## Task requirements:
Exactly the lines from the one containing "obj.matrix_world = Matrix.Identity(4)" through the one containing "Euler((radians(63.6682), radians(-0.8772), radians(15.9988)))" must be returned; include both ends and nothing else.

Records with modeling code
-=-=-=-=-

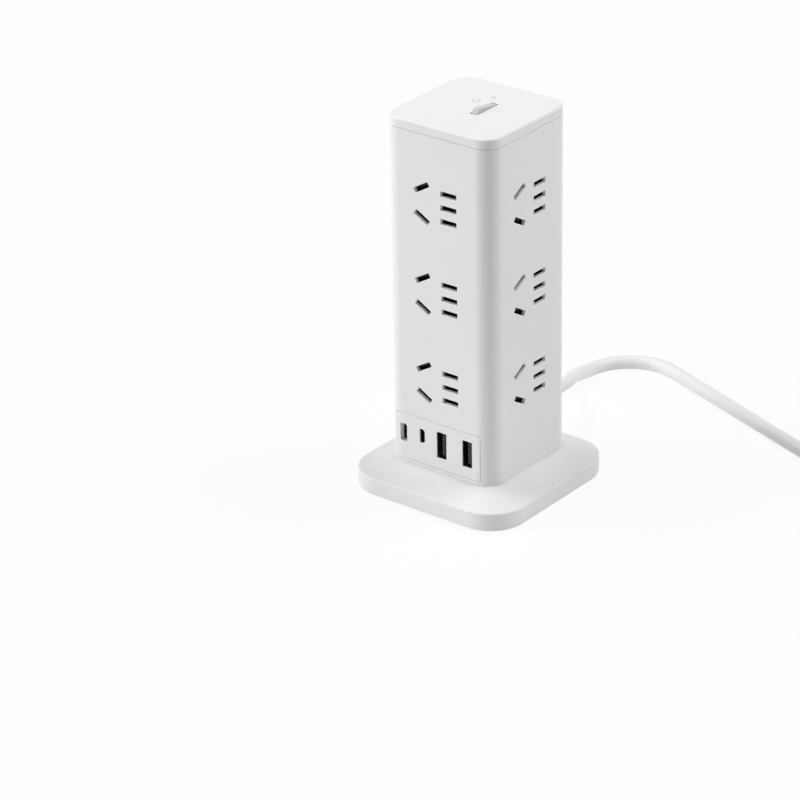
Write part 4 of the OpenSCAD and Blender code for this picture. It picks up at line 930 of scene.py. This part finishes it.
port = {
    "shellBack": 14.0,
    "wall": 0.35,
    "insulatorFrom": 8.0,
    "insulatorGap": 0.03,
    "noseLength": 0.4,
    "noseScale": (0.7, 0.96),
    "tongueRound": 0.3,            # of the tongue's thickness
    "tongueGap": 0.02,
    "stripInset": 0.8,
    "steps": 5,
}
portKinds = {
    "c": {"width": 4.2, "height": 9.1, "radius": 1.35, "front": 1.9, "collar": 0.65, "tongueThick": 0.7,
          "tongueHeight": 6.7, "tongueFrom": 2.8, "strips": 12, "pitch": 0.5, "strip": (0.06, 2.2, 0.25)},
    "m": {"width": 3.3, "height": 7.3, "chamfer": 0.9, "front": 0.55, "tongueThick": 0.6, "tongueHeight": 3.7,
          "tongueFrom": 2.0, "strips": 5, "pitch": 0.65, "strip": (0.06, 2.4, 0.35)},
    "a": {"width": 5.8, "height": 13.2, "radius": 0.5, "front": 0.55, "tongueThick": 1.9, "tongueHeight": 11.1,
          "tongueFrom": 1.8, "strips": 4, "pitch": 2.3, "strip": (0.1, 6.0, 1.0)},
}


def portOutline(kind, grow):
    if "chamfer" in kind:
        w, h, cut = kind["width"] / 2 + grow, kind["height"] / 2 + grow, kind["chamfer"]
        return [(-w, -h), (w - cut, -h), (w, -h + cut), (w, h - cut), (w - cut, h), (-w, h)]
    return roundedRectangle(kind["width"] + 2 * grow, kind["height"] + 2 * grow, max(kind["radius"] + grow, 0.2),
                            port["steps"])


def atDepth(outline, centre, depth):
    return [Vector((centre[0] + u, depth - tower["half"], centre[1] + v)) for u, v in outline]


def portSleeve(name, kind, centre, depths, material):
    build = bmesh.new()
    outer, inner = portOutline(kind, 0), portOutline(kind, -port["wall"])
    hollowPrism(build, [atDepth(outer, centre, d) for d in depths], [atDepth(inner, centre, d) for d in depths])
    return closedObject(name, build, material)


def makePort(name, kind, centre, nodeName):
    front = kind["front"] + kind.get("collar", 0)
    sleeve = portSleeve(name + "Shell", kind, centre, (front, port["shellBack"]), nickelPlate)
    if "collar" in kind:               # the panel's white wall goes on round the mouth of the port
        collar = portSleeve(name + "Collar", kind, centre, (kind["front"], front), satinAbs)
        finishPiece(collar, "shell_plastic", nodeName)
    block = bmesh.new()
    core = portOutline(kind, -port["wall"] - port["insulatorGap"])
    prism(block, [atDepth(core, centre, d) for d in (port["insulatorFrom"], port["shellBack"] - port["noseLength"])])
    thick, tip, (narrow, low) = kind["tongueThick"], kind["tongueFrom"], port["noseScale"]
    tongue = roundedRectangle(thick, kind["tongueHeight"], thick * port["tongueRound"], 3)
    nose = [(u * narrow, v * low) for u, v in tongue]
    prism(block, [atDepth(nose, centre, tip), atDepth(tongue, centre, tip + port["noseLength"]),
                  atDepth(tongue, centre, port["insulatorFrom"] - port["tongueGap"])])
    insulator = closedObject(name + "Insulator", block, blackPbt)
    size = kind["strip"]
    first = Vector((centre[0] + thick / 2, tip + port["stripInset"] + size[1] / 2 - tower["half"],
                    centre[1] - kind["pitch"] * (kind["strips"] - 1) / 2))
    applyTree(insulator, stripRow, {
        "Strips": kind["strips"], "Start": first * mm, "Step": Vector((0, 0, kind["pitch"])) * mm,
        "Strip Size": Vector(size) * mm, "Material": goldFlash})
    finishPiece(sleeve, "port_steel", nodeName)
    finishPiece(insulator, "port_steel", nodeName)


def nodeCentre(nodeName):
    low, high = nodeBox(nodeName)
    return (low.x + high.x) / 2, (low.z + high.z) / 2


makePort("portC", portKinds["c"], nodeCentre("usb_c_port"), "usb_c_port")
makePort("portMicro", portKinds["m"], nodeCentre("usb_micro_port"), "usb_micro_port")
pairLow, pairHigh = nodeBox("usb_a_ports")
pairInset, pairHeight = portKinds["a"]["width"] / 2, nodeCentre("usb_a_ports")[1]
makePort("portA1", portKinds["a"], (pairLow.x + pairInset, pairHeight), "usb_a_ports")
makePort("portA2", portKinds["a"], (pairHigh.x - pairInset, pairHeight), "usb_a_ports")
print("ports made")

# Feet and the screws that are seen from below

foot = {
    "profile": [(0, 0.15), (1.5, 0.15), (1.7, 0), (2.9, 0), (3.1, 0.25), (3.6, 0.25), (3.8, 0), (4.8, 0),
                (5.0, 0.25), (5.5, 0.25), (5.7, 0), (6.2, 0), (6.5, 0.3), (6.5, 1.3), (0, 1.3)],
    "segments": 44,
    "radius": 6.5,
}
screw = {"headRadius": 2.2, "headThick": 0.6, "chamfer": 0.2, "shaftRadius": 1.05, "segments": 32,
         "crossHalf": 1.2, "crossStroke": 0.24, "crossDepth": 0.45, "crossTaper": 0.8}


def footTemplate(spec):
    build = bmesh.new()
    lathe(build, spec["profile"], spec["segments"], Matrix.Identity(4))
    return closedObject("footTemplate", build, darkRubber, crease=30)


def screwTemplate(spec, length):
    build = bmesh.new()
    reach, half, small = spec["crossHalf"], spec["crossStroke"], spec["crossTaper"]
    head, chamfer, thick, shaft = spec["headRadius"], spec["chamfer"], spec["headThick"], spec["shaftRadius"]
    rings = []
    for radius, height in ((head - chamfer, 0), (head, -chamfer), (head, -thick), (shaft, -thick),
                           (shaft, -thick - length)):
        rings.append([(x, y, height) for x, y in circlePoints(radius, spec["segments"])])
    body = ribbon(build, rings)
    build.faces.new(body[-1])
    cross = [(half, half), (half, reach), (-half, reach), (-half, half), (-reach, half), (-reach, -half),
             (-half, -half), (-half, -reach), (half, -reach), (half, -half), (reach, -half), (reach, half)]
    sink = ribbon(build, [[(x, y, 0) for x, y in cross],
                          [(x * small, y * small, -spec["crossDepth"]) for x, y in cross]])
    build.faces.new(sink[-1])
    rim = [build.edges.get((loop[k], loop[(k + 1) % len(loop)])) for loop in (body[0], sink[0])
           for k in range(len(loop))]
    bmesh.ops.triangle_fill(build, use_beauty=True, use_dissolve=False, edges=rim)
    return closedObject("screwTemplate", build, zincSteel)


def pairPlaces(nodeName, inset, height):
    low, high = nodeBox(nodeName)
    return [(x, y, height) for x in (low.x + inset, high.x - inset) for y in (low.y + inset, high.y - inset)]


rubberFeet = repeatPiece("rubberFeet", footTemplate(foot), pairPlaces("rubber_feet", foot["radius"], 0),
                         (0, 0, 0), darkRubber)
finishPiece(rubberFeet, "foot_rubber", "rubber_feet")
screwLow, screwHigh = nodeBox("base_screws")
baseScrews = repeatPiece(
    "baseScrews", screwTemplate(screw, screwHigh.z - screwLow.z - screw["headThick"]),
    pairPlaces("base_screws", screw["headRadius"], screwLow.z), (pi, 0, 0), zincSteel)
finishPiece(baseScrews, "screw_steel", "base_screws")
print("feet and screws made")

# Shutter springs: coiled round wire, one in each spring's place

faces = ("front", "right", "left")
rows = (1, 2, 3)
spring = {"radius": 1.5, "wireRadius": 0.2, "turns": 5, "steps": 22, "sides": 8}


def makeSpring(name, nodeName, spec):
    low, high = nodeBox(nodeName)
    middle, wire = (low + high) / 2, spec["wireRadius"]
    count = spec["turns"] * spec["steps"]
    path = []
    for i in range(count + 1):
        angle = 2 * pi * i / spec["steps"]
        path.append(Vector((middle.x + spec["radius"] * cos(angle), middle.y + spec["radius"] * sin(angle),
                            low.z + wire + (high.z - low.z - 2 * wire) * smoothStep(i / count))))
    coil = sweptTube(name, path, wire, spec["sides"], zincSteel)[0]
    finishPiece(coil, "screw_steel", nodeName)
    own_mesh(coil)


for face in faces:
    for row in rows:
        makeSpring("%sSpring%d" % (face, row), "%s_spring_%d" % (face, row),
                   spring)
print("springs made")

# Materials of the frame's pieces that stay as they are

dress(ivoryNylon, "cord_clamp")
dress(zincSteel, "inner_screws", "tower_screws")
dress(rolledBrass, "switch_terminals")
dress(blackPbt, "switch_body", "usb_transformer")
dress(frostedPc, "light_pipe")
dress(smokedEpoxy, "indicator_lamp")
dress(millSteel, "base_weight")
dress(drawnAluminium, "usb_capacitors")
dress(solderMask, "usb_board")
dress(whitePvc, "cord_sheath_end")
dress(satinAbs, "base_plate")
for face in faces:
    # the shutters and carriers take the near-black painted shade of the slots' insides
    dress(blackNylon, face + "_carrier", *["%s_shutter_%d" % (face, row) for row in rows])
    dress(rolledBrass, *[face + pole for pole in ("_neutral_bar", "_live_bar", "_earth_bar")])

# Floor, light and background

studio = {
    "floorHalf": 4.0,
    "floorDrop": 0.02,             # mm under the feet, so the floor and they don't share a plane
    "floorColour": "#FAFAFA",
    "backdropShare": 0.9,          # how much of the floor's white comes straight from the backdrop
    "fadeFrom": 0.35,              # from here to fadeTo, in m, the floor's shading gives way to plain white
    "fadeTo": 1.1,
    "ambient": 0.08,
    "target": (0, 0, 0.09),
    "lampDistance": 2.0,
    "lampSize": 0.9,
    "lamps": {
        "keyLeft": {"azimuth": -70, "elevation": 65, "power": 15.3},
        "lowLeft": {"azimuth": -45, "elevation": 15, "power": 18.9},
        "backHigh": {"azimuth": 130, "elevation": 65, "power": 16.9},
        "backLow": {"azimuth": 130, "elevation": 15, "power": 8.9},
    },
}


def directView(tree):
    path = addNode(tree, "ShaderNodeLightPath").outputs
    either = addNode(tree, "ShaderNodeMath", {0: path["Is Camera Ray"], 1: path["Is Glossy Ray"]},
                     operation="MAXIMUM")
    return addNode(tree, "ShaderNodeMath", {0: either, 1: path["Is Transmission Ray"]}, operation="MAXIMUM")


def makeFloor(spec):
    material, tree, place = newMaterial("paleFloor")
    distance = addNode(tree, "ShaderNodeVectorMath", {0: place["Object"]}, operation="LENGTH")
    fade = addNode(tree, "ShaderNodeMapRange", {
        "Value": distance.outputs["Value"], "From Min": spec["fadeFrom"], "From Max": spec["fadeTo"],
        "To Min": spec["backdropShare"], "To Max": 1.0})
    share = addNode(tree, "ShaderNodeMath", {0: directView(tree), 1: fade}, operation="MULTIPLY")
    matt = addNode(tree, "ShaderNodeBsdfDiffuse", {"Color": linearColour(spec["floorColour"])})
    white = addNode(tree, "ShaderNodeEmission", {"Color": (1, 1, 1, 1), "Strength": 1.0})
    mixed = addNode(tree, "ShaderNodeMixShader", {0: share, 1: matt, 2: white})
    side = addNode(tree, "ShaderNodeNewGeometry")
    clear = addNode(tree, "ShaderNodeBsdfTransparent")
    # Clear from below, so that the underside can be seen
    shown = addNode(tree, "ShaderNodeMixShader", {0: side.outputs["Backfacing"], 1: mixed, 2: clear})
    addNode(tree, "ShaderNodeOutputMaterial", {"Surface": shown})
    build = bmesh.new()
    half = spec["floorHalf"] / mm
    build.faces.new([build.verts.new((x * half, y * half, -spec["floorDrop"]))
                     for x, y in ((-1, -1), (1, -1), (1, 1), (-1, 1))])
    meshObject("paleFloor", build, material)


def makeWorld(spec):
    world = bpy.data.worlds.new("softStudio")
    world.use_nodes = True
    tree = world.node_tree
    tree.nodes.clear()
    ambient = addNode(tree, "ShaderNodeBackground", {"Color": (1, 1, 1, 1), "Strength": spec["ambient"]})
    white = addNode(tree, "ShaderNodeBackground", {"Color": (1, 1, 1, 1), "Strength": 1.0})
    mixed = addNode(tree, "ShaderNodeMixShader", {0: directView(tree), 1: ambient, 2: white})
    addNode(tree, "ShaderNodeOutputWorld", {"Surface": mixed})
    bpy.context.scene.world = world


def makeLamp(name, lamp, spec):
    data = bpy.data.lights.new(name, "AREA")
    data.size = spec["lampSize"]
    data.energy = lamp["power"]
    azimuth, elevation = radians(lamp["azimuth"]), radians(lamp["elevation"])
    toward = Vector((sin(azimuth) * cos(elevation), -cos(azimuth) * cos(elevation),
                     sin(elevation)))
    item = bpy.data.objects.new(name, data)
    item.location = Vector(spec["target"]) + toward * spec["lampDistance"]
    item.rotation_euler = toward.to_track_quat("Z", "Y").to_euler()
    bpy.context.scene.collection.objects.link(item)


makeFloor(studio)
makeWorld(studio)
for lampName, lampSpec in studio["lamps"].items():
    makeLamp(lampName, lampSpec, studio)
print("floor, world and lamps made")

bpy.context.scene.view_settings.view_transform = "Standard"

-=-=-=-=-

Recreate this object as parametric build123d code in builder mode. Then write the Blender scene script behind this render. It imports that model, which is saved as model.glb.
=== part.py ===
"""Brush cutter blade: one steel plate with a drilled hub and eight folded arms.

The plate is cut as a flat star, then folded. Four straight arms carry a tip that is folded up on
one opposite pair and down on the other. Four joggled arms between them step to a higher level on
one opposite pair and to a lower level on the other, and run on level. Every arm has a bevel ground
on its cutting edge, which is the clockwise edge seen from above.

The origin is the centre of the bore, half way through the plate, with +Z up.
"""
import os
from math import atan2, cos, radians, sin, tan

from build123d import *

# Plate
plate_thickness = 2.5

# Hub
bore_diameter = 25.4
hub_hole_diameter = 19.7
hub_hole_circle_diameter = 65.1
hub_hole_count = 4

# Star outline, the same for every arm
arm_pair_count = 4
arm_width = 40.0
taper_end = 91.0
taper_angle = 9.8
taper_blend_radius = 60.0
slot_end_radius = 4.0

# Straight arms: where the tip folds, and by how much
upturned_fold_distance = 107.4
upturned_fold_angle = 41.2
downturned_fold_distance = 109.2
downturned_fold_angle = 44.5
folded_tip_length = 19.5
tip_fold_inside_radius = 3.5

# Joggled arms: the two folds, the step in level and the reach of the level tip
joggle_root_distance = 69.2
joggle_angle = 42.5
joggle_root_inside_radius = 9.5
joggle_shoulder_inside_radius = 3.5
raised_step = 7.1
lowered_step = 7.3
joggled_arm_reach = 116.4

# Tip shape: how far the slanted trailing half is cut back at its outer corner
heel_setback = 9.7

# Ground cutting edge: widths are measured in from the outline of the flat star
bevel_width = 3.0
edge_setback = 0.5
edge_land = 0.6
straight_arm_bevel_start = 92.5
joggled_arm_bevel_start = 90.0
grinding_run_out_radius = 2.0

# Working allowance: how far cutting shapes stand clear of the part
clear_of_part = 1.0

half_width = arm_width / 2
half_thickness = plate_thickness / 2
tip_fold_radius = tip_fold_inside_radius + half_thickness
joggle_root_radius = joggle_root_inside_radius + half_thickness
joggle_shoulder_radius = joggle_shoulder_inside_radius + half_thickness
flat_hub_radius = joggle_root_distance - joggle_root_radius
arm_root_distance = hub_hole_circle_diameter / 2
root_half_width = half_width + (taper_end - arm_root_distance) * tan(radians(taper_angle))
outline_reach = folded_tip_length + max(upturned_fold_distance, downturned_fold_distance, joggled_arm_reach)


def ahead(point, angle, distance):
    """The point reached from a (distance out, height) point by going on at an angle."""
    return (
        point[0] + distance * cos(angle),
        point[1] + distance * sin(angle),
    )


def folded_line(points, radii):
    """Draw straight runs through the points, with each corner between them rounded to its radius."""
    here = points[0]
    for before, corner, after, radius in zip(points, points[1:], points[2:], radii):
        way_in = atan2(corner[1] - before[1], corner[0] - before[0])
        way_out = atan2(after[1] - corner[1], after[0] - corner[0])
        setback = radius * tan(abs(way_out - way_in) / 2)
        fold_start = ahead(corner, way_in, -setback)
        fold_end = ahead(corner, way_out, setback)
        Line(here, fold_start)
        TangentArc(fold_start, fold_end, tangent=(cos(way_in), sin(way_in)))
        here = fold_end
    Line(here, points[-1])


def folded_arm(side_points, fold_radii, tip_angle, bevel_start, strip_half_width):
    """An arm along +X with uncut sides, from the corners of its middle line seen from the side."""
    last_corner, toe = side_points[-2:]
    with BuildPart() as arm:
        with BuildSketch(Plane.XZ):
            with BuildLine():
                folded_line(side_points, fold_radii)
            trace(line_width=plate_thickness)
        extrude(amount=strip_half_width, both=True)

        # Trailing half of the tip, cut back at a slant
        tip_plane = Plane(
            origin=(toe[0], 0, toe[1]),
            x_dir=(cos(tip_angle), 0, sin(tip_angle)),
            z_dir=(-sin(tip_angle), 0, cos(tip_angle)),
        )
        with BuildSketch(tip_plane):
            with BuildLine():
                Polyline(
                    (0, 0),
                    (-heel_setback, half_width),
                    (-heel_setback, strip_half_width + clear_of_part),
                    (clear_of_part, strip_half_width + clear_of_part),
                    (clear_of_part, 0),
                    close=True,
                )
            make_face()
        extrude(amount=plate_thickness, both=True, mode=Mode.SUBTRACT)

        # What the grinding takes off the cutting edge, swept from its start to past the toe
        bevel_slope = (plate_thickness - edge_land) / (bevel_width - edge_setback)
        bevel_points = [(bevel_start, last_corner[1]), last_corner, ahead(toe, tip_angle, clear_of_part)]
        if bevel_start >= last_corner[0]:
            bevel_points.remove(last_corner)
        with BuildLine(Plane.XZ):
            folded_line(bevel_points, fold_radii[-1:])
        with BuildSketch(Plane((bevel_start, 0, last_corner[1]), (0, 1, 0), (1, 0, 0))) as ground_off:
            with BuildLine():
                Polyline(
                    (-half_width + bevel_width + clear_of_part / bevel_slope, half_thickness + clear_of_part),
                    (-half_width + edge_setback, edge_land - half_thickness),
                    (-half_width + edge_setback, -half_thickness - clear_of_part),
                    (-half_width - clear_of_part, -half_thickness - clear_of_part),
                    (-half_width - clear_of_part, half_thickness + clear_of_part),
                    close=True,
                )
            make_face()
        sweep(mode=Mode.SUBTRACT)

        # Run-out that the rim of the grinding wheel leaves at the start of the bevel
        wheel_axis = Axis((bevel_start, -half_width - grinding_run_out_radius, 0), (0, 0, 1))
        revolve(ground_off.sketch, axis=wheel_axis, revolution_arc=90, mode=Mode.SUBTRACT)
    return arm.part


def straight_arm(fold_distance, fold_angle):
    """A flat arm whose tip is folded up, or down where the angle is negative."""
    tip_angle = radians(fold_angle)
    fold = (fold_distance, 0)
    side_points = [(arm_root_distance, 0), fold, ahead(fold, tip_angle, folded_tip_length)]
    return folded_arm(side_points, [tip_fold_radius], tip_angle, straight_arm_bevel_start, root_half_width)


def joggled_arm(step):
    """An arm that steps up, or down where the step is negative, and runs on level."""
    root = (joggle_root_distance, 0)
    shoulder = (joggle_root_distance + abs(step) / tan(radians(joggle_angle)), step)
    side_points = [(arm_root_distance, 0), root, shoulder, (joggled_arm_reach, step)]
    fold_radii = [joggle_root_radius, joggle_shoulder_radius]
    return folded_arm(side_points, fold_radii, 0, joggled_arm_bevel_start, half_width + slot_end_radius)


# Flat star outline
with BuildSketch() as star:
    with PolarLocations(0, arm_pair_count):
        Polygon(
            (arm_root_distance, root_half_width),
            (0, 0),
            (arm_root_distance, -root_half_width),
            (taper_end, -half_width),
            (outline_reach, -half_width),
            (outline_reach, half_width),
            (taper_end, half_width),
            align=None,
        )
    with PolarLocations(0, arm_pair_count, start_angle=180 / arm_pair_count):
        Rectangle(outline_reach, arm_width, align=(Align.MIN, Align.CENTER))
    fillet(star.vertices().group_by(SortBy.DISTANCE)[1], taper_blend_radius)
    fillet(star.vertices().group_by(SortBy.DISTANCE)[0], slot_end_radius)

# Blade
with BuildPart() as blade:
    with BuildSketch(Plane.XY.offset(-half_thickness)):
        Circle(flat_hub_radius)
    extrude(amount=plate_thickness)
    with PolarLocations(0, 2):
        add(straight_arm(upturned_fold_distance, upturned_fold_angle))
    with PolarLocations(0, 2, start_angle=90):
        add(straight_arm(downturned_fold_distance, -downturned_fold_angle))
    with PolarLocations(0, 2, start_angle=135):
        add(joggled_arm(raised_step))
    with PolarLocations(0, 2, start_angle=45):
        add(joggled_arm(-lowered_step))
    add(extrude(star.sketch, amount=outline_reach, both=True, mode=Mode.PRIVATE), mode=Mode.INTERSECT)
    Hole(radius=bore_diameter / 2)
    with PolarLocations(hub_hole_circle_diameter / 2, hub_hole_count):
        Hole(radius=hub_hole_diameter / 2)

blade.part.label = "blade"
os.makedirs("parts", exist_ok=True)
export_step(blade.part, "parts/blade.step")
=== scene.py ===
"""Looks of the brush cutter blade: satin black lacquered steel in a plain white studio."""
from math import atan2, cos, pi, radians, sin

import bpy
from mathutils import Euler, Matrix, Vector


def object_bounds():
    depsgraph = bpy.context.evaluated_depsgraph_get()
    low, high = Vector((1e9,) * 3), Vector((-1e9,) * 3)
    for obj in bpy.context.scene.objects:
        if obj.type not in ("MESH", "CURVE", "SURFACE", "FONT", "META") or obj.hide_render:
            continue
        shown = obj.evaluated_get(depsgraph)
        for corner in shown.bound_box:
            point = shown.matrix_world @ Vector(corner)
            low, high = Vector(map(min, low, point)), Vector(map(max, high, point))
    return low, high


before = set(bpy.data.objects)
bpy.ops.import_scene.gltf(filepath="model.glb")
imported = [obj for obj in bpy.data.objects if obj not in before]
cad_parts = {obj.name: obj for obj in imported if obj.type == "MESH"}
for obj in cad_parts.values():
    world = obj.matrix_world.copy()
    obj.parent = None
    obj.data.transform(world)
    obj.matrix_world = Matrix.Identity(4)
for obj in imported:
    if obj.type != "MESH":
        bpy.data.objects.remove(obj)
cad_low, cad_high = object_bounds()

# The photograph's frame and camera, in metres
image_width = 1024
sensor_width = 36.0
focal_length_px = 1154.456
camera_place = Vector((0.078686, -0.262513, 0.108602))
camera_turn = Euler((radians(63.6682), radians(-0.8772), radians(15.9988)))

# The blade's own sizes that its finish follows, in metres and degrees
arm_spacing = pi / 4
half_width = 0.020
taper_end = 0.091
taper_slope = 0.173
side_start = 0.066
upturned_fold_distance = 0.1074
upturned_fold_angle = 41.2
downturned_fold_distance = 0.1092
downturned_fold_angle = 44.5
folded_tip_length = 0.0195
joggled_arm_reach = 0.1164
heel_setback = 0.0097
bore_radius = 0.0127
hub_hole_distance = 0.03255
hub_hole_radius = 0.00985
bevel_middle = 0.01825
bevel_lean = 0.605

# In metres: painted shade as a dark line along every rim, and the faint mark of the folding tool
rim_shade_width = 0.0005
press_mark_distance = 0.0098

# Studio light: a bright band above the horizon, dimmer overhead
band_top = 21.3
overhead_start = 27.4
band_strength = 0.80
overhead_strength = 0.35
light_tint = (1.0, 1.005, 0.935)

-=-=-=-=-

## Expected answer:
    obj.matrix_world = Matrix.Identity(4)
for obj in imported:
    if obj.type != "MESH":
        bpy.data.objects.remove(obj)
cad_low, cad_high = object_bounds()

# The photograph's frame and camera, in metres
image_width = 1024
sensor_width = 36.0
focal_length_px = 1154.456
camera_place = Vector((0.078686, -0.262513, 0.108602))
camera_turn = Euler((radians(63.6682), radians(-0.8772), radians(15.9988)))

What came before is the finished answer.